Comedy—be it film or television, stand-up, late night, whatever—has always been a big influence. Humor is the means through which I process a lot of things.

14 - What other writers or writings are important for your work, or simply your life outside of your work?
I am very lucky to have a number of incredibly talented writer friends and acquaintances. For risk of leaving anyone out I won't rattle off names, but suffice to say that the talent and/or friendship of a number of writers has buoyed me along. One person I will mention is Karen Skolfield. She's a remarkably talented writer, and her friendship and her poems themselves have meant an incredible amount to me over the years.

15 - What would you like to do that you haven't yet done?
Part of me wants to teach poetry! I'm not schooled in that area, though--I have no MFA and have never taught more than a workshop here and there. But perhaps someday!

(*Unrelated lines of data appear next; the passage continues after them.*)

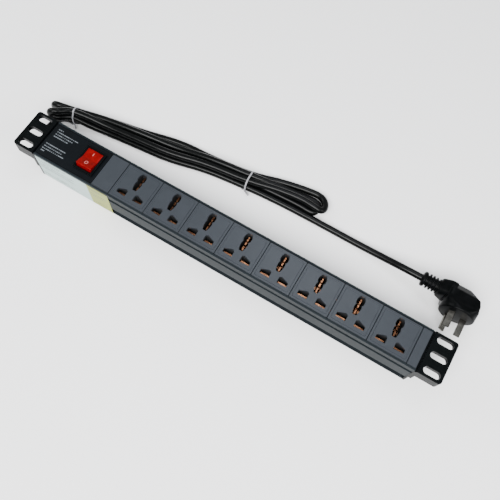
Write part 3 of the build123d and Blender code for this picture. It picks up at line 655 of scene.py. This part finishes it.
class Plug(bpy.types.Operator):
    """Make the right-angle plug: drum, neck and ribbed strain relief"""

    bl_idname = "rack_strip.plug"
    bl_label = "Plug"

    def execute(self, context):
        material = material_named("Black plug PVC", soft_pvc, "Black plug PVC", "#030404", "#070809",
                                  (0.26, 0.36), 0.04)
        body = lofted("plug_body_moulded", [body_ring(y) for y in BODY_STEPS], material,
                      BODY_SHARP)
        neck = lofted("plug_neck", [neck_ring(*station) for station in NECK_STATIONS], material,
                      BODY_SHARP)
        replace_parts(body, "plug_body")
        sleeve, ribs = self.relief(material)
        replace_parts(sleeve, "plug_strain_relief")
        return {"FINISHED"}

    def relief(self, material):
        """Make the tapered sleeve of the strain relief and its ribs."""
        sleeve = lofted("strain_relief_sleeve", [sleeve_ring(x, radius) for x, radius in SLEEVE_STATIONS],
                        material, SLEEVE_SHARP)
        values = {"Count": RIBS, "Pitch": RIB_PITCH * MM,
                  "Start": ((RELIEF_X + RIB_FIRST) * MM, RELIEF_Y * MM, PLUG_Z * MM),
                  "Rib radius": RIB_R * MM, "Rib thickness": RIB_SECTION_R * MM}
        ribs = grown("strain_relief_ribs", relief_rib_tree(), values, material)
        return sleeve, ribs


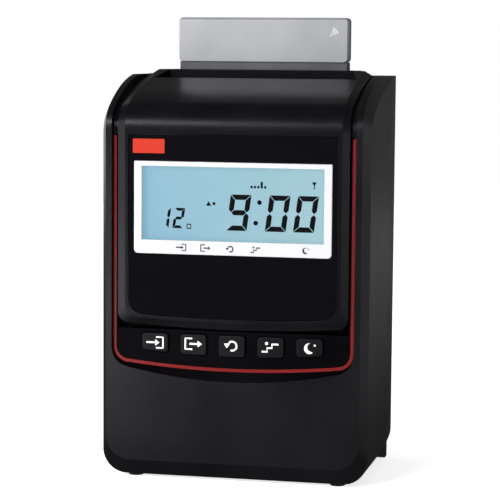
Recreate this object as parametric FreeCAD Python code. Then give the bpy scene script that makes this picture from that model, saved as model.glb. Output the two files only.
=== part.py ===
import FreeCAD, Part
import math
import os

os.makedirs("parts", exist_ok=True)

# Desk-top time recorder. X to the right, Y to the back, Z up, millimetres.
# The origin is on the desk, under the middle of the case.

# ---- case
case_w = 166.0          # across the flanks
case_d = 116.0          # front rim to back face
foot_h = 2.0            # the case stands this far off the desk
wall = 2.5              # case and rear cover
seam_y = 27.3           # joint between the case and the rear cover
rim_w = 3.8             # flat front rim beside the cover
bevel_x = 4.0           # front bevel, across the flanks
bevel_y = 8.6           # front bevel, front to back
bevel_z = 10.3          # front bevel, along the bottom
corner_r = 15.0         # lower corners of the case
draft = 1.3             # the rear cover narrows by this on each side
back_bevel = 3.6        # bevel round the back face
cheek_t = 2.0           # inner wall of each cheek
raised_half = (65.0, 60.5)  # half width of the raised top, at the card slot and at its end
raised_top = 251.2
raised_end = 42.2           # the level top ends here
raised_side = 2.0           # run of its side slopes for each millimetre of height
raised_rear = 1.0           # and of the slope at its end
boss_r = 4.0            # screw bosses
boss_l = 16.0
cover_screw_x = 69.0
cover_screw_z = (24.0, 224.0)
base_screw_x = 54.0
base_screw_y = (-30.0, 20.0)
foot_x = 63.7
foot_front_y = -42.0
foot_r = 4.6
rear_foot = (74.0, 79.5, 46.0, 53.0)    # X and Y reach of a rear foot

# ---- crowns: vertical front, a corner arc that turns by an angle, then a long arc
cheek_crown = {"start_z": 216.0, "corner_r": 15.5, "turn": 58.0, "crown_r": 130.0}
cheek_flat_y = 3.2      # the cheek is level behind this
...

16 - If you could pick any other occupation to attempt, what would it be? Or, alternately, what do you think you would have ended up doing had you not been a writer?
When I was younger I very much wanted to be a doctor. I was even accepted into university as a pre-med student. I like to think that if I didn't fall in love with words, I would have gone down that path.

17 - What made you write, as opposed to doing something else?
I've always kind of needed this outlet, and since I have no musical talent and I can't paint, it's been something I've loved throwing myself into.

18 - What was the last great book you read? What was the last great film?
The last great book was Julian Randall's REFUSE. As for film, I recently rewatched The Royal Tenenbaums—what a movie. If that doesn't count since it's a repeat viewing, definitely Jordan Peele's US.

19 - What are you currently working on?
I don't have a second book project in mind yet, so close after the first one released. I'm enjoying the freedom of being able to play around in the poetic space and organically find the interests I'm drawn to in my writing.